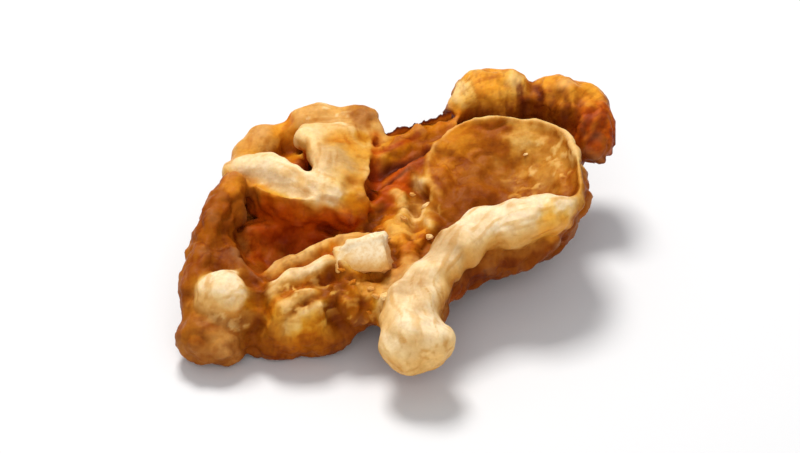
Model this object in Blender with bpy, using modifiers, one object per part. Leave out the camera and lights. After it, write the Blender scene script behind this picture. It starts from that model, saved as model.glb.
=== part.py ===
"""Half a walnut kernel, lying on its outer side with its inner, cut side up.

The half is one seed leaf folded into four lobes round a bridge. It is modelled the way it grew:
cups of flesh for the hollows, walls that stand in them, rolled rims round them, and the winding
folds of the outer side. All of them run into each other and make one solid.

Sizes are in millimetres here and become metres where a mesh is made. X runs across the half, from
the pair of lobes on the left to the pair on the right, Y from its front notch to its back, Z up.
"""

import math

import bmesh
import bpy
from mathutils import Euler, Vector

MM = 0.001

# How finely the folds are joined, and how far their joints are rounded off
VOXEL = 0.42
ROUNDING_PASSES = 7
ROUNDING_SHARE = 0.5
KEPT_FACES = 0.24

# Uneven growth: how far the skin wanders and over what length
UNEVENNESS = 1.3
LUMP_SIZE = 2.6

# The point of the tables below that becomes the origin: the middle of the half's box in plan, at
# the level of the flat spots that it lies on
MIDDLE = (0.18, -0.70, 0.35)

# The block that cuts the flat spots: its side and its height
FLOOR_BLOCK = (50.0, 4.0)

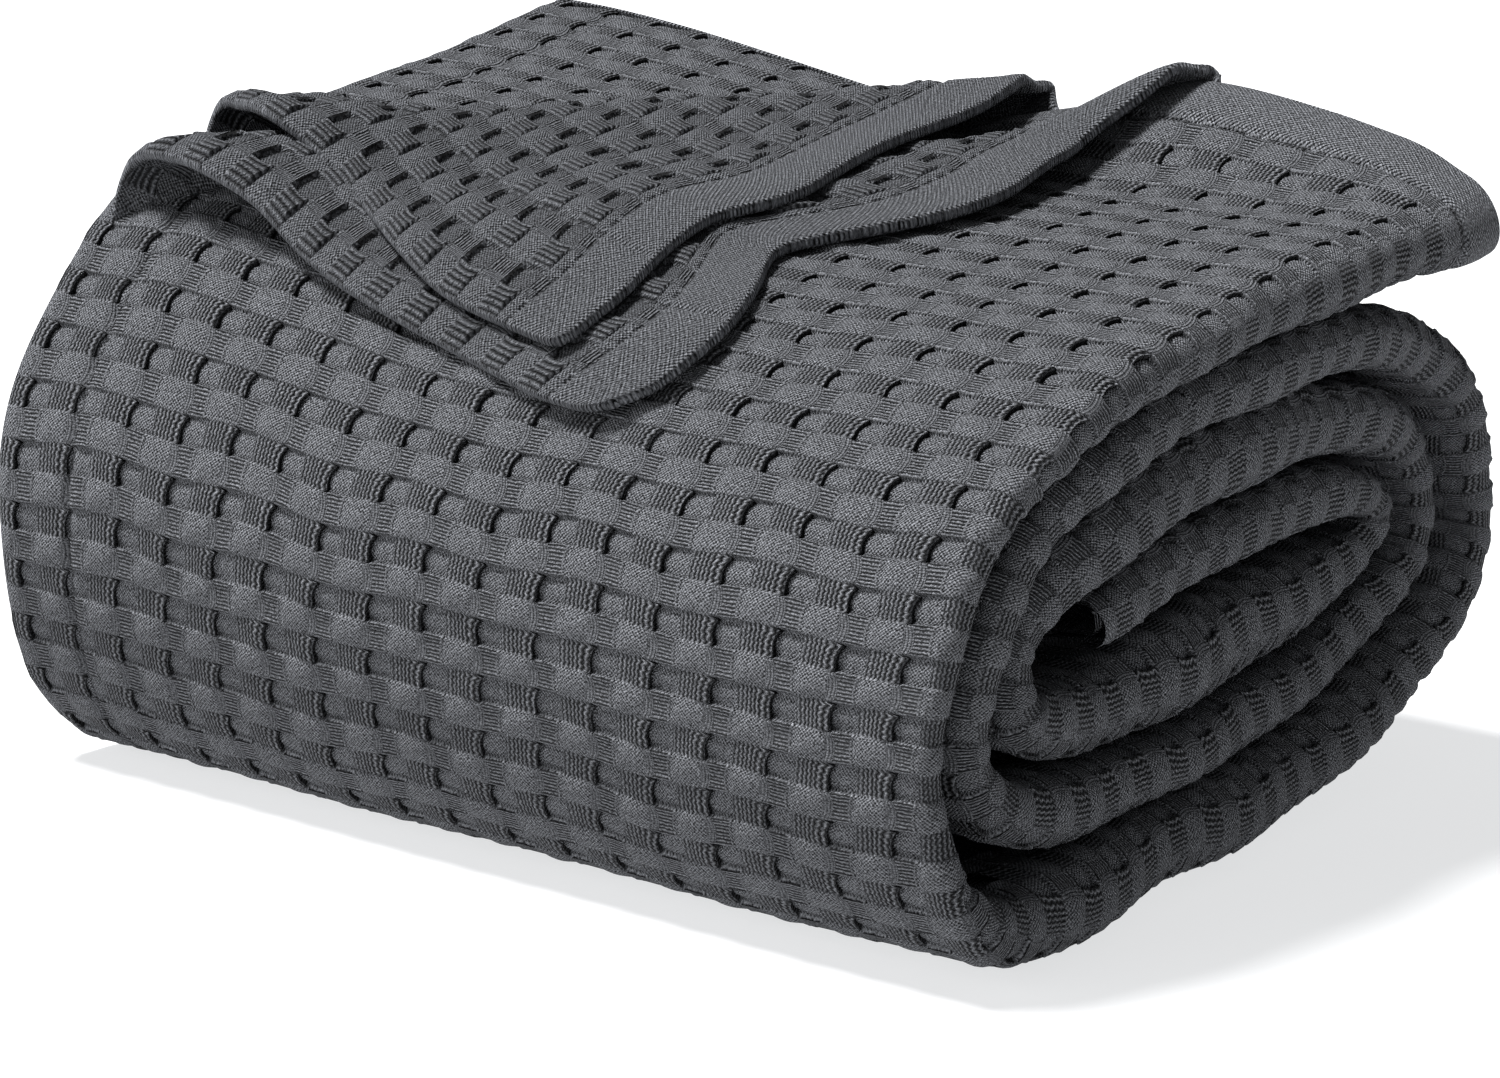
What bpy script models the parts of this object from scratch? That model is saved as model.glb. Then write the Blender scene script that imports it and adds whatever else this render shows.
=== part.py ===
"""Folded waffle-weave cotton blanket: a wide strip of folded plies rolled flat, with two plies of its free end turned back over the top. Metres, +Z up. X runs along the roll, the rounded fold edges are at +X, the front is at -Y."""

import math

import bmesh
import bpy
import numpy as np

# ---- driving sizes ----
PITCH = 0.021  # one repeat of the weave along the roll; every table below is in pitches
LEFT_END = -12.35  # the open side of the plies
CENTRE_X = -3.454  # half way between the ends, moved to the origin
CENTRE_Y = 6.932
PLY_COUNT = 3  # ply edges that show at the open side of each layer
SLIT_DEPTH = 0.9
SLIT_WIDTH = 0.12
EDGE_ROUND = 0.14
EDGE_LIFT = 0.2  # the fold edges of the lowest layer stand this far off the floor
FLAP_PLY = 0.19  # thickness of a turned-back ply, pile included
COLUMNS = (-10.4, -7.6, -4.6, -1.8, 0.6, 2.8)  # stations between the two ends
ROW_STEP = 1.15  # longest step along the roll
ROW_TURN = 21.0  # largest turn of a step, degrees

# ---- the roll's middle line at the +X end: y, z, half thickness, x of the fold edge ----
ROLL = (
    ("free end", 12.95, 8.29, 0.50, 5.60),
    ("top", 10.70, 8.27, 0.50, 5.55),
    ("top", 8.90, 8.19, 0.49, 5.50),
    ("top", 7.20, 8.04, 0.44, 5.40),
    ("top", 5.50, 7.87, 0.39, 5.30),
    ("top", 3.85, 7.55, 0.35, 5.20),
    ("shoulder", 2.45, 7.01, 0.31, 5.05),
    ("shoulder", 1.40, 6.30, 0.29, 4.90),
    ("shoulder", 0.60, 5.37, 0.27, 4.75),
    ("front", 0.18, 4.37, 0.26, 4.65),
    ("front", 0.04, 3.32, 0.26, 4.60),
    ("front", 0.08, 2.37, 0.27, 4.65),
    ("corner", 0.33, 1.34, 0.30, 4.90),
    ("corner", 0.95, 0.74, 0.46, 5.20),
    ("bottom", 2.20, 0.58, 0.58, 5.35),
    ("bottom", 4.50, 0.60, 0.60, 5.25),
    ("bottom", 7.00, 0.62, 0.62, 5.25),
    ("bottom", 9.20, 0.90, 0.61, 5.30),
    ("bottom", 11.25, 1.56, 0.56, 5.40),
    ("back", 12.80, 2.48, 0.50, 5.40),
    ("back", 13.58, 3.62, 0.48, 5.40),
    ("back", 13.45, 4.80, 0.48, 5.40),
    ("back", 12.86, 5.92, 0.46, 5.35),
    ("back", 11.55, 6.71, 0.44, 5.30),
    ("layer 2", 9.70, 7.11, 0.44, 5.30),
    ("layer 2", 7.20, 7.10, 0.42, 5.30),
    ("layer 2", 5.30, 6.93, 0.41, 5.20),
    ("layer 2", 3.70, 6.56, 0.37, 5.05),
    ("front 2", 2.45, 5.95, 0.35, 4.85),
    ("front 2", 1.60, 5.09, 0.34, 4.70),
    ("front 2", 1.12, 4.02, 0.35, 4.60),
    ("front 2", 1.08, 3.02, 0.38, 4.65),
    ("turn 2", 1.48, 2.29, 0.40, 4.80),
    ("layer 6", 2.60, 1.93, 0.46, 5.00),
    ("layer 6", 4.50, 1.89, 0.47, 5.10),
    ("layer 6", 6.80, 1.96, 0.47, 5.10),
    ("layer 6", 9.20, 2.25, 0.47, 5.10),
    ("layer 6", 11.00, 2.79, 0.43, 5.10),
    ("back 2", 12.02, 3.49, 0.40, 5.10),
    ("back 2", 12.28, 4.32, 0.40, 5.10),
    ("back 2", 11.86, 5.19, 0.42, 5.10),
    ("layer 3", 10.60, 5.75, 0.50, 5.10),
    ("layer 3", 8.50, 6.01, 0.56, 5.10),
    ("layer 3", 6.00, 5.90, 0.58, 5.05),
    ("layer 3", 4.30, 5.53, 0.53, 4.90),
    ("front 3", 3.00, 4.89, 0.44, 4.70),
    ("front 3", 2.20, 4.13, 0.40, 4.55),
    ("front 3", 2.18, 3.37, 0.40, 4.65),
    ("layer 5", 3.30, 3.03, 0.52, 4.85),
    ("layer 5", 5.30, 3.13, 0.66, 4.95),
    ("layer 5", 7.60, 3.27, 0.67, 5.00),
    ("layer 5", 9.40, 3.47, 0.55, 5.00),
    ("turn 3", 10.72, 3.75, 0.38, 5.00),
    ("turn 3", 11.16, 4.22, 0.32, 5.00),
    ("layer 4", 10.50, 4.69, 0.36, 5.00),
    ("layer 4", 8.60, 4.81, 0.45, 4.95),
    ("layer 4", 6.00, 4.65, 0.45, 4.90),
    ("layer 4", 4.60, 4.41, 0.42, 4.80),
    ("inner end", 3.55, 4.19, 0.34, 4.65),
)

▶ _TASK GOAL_
Print, please, the lines from the first line of the material through the line that contains "folds of the", exactly as written and with nothing added.

▶ _EXERCISE RESPONSE_
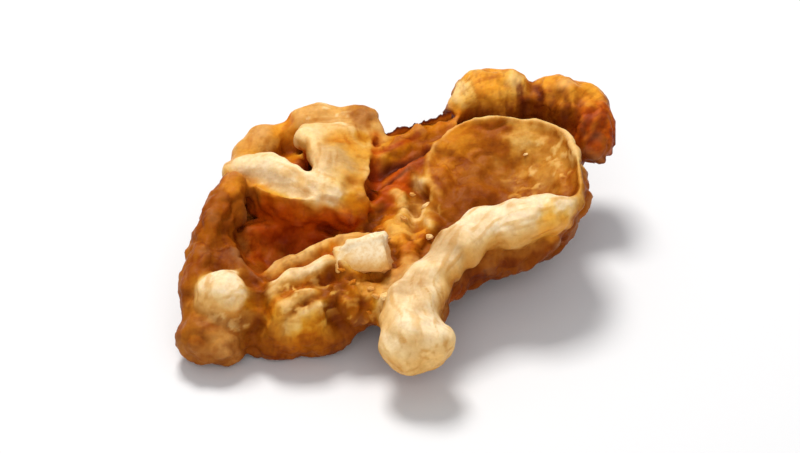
Model this object in Blender with bpy, using modifiers, one object per part. Leave out the camera and lights. After it, write the Blender scene script behind this picture. It starts from that model, saved as model.glb.
=== part.py ===
"""Half a walnut kernel, lying on its outer side with its inner, cut side up.

The half is one seed leaf folded into four lobes round a bridge. It is modelled the way it grew:
cups of flesh for the hollows, walls that stand in them, rolled rims round them, and the winding
folds of the outer side. All of them run into each other and make one solid.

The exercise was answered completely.